Q: How do you calculate your ACT superscore?
A: List your English, Math, Reading, and Science scores from every test date. For each subject, circle the highest score you ever earned. Add those four best scores, divide by four, and round to the nearest whole number. That rounded average is your superscore. This calculator does that once you enter up to three sittings.
Q: Does the ACT still superscore in 2026?
A: Yes. ACT has offered superscoring for several years and continues to report a superscore on official score reports alongside each single-date composite. The superscore uses the same four multiple-choice sections and the same rounding rule as the composite, so the method this calculator follows reflects ACT's current reporting.
Q: Do all colleges accept the ACT superscore?
A: No, not all of them. A large and growing number of colleges superscore the ACT, but some still consider only your single highest composite from one test date, and a few review all scores. Check each school's admissions website before you decide which scores to send, and use your superscore as a planning estimate rather than a fixed promise.
Q: Is the ACT superscore higher than the composite?

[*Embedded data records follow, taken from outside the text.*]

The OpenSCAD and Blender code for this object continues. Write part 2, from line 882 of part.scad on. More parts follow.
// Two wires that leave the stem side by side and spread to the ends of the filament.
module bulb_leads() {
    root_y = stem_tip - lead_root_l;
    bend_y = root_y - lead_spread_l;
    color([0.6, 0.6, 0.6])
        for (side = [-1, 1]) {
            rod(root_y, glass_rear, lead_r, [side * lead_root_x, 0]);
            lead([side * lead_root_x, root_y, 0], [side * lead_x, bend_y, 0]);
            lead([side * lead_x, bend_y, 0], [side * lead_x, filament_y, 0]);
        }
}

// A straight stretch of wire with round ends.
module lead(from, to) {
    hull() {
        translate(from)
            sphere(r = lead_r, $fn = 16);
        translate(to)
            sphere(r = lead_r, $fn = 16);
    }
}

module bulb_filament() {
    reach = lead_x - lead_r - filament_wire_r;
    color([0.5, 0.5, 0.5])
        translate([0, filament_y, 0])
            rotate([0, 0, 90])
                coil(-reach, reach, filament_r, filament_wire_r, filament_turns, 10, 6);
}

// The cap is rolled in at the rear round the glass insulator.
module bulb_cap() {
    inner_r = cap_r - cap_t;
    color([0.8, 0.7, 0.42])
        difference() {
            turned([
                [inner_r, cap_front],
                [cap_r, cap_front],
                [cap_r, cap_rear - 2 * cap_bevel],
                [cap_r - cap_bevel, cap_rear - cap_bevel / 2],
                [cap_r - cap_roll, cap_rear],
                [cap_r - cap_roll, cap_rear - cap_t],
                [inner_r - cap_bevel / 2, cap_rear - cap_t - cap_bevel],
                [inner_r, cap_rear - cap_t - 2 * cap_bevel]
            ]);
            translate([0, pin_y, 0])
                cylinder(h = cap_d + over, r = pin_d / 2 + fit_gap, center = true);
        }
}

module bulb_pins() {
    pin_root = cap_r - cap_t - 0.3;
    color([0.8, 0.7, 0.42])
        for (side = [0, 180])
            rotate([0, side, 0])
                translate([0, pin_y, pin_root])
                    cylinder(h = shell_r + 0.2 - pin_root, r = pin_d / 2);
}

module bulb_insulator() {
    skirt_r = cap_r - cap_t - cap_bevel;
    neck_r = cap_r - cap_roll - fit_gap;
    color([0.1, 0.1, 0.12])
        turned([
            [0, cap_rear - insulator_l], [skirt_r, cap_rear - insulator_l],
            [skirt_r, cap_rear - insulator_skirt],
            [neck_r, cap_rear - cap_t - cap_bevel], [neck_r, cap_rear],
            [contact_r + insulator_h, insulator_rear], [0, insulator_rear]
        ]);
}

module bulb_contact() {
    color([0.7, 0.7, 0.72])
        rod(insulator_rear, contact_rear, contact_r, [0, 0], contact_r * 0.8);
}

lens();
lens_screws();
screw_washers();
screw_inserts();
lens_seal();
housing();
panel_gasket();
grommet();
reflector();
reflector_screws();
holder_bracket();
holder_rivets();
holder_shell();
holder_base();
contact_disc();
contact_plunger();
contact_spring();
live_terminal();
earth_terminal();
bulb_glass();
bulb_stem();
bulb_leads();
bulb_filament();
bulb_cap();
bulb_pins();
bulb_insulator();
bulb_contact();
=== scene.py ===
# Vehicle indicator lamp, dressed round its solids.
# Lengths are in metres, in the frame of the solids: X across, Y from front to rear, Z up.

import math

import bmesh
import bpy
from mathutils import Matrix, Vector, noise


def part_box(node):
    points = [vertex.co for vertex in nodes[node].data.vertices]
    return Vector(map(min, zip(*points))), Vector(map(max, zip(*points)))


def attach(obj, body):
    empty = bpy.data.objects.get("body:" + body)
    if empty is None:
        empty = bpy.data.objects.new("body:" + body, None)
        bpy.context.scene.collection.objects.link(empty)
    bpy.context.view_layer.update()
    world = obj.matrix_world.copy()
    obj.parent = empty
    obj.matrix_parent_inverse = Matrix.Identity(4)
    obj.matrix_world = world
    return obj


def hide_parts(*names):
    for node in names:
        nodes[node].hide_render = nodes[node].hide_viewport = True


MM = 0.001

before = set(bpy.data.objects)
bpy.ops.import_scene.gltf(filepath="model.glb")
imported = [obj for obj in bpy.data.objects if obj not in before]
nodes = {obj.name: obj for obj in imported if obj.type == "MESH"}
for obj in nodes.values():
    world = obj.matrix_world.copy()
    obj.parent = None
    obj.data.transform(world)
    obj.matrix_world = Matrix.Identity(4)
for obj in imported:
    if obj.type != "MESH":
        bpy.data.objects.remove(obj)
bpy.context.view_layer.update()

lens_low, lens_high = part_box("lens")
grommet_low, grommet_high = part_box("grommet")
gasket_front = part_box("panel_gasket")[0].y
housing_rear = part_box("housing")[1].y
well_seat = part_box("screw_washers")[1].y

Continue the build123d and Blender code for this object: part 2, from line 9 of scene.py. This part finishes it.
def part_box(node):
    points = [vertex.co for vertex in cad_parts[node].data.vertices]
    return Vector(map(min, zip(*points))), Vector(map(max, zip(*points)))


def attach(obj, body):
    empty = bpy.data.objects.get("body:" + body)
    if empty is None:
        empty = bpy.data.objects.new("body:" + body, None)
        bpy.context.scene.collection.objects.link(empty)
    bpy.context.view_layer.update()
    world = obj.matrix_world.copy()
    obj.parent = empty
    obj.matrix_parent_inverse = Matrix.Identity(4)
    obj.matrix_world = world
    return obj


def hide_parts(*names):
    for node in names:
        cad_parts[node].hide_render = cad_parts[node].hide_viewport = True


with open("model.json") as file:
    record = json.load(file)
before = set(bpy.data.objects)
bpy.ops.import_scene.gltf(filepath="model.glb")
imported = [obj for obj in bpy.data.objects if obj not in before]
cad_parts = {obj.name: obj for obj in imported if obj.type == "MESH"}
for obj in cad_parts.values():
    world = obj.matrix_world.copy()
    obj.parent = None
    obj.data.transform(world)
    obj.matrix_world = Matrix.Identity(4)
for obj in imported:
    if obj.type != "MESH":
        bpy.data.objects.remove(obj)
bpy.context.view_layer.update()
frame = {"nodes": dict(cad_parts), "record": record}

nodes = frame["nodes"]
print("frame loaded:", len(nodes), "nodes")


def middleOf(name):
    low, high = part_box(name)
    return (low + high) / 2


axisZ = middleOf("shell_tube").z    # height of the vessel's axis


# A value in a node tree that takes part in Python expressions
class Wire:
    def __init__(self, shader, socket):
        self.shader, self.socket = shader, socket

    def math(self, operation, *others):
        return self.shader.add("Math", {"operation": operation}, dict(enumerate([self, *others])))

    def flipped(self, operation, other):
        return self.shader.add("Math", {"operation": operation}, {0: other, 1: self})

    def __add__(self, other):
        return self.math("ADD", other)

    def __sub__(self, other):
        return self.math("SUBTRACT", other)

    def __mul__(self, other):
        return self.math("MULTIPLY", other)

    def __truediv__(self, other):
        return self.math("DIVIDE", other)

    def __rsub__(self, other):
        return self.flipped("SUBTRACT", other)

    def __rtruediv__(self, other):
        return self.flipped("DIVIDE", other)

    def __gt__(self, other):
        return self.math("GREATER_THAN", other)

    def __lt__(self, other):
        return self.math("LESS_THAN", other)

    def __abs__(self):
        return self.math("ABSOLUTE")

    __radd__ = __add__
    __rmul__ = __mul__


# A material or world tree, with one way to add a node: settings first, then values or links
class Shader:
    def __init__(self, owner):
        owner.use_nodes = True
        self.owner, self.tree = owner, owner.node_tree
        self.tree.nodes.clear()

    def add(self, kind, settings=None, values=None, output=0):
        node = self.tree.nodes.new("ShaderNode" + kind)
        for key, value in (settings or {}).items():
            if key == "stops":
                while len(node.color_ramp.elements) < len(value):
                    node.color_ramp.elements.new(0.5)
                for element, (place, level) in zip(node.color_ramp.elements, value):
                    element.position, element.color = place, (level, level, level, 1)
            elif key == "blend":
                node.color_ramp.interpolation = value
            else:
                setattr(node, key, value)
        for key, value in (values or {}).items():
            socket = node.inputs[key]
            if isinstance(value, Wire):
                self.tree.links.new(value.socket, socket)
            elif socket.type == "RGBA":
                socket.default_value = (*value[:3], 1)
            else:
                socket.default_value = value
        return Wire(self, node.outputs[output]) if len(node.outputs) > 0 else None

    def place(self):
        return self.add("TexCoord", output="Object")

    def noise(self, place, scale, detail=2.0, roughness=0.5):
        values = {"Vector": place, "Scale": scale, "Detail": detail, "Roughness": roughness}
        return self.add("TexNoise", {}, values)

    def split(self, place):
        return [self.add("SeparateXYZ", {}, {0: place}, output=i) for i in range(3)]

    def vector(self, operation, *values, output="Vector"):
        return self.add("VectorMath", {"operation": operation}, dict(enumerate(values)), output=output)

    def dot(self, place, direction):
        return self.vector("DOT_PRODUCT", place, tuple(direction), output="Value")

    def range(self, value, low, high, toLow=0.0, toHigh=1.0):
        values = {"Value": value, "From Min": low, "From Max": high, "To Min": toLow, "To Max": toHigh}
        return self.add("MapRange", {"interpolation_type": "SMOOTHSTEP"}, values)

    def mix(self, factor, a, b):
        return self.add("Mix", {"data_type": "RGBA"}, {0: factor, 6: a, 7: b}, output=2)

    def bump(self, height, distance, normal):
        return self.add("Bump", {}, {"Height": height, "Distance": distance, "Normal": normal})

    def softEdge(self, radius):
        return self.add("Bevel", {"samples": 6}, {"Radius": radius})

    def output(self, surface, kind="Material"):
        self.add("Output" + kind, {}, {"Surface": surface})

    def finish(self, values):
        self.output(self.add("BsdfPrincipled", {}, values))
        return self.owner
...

A: Often, but not always. The superscore can only be equal to or higher than your best single-date composite, because it pulls the highest score from each section across dates. If one sitting already gave you your personal best in every section, the superscore equals that composite. If your strengths were split across different dates, the superscore is usually a few points higher.
Q: Does the ACT superscore the writing section?
A: No. ACT reports the optional writing test separately and does not include it in either the composite or the superscore. This calculator follows that policy: you can note a writing score for your records, but it never changes the superscore composite, which is built only from the four multiple-choice sections.